The Future of Wireless Audio
Wireless Multi-Channel Audio Systems will revolutionize large events
Alignment meetings with regulatory bodies, demonstrations to high-profile wireless users and decision-makers – is there a new type of wireless audio transmission on the horizon? While the rumour mill is leaking some details here and there, four Sennheiser experts reveal what this new technology is about. Dr Andreas Wilzeck (Head of Spectrum Policy and Standards), Martin Brandenburg (Project Manager), as well as Dr Sebastian Georgi and Jan Watermann – the two research and development engineers who are the inventors of what is called Wireless Multi-Channel Audio Systems (WMAS) – dive into the benefits of the technology and explain how it will change the wireless landscape.
Gentlemen, you are working on a new technology called WMAS, wireless multi-channel audio systems. What is this technology about? Who is it for?
Sebastian: “With this technology, we are re-thinking wireless transmission in multi-channel applications such as big live events, theatres, and broadcast studios – wherever many audio channels are up in the air. Sennheiser’s implementation of WMAS is essentially a bi-directional wireless broadband technology, which combines microphones, in-ears, and remote control in just one broadband RF channel.
When we started out with this development project, our original intention was to combat RF fading, the natural signal loss on stages. RF fading can cause signal dropouts, which is what makes every sound engineer’s job so difficult. By finding ways to better exploit the diversity offered by the broadband RF channel, we wanted to eliminate the risk of signal dropouts.
In addition, we aimed to simplify set-up for the user, acknowledging the fact that narrowband wireless systems require quite complex stage set-ups, especially in multi-channel applications.
Another goal was to make better use of the scarce frequency resources, an ever-increasing challenge that audio engineers are faced with.”
What is the difference of this broadband approach compared to today’s wireless microphone systems?
Jan: “Today’s wireless audio technology relies on narrowband RF solutions, with one transmitter sending signals to one receiver unit.

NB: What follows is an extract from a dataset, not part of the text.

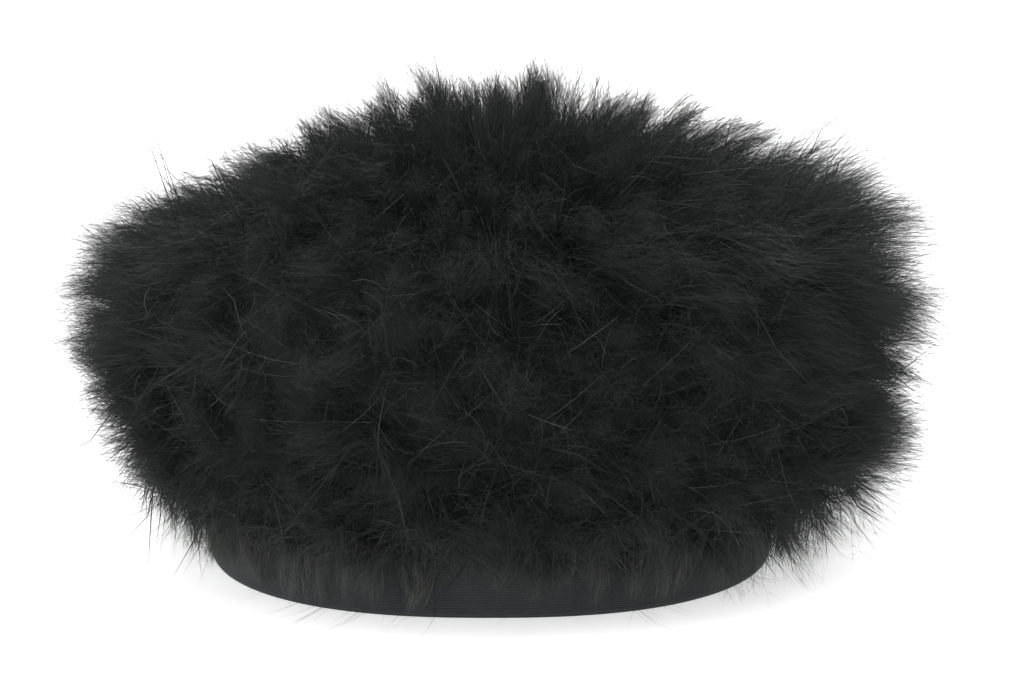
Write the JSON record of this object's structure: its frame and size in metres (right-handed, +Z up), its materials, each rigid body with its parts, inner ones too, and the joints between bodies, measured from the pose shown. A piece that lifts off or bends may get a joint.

And, unfortunately, the transmitter cannot notice whether ‘its’ receiver has been switched on or not, or whether it is out of range. In a figurative sense, you could say that every microphone, once configured, is fighting on its own.
Broadband wireless technology, on the other hand, is system-based, a cooperative approach, as it were. Many mobile devices are linked over the air with one rack-mount unit. Now, everything happens in a single broadband RF channel with a bandwidth of 6 or 8 MHz, the bandwidth of a TV channel. The audio engineer simply selects a carrier frequency for the broadband RF channel to be configured, and the system will coordinate itself, with the quality and range that the engineer chooses for the individual audio devices.
That sounds amazing, but does a solution that occupies a full TV channel - so 6 or 8 MHz of RF spectrum depending on where you are in the world – really save frequency resources?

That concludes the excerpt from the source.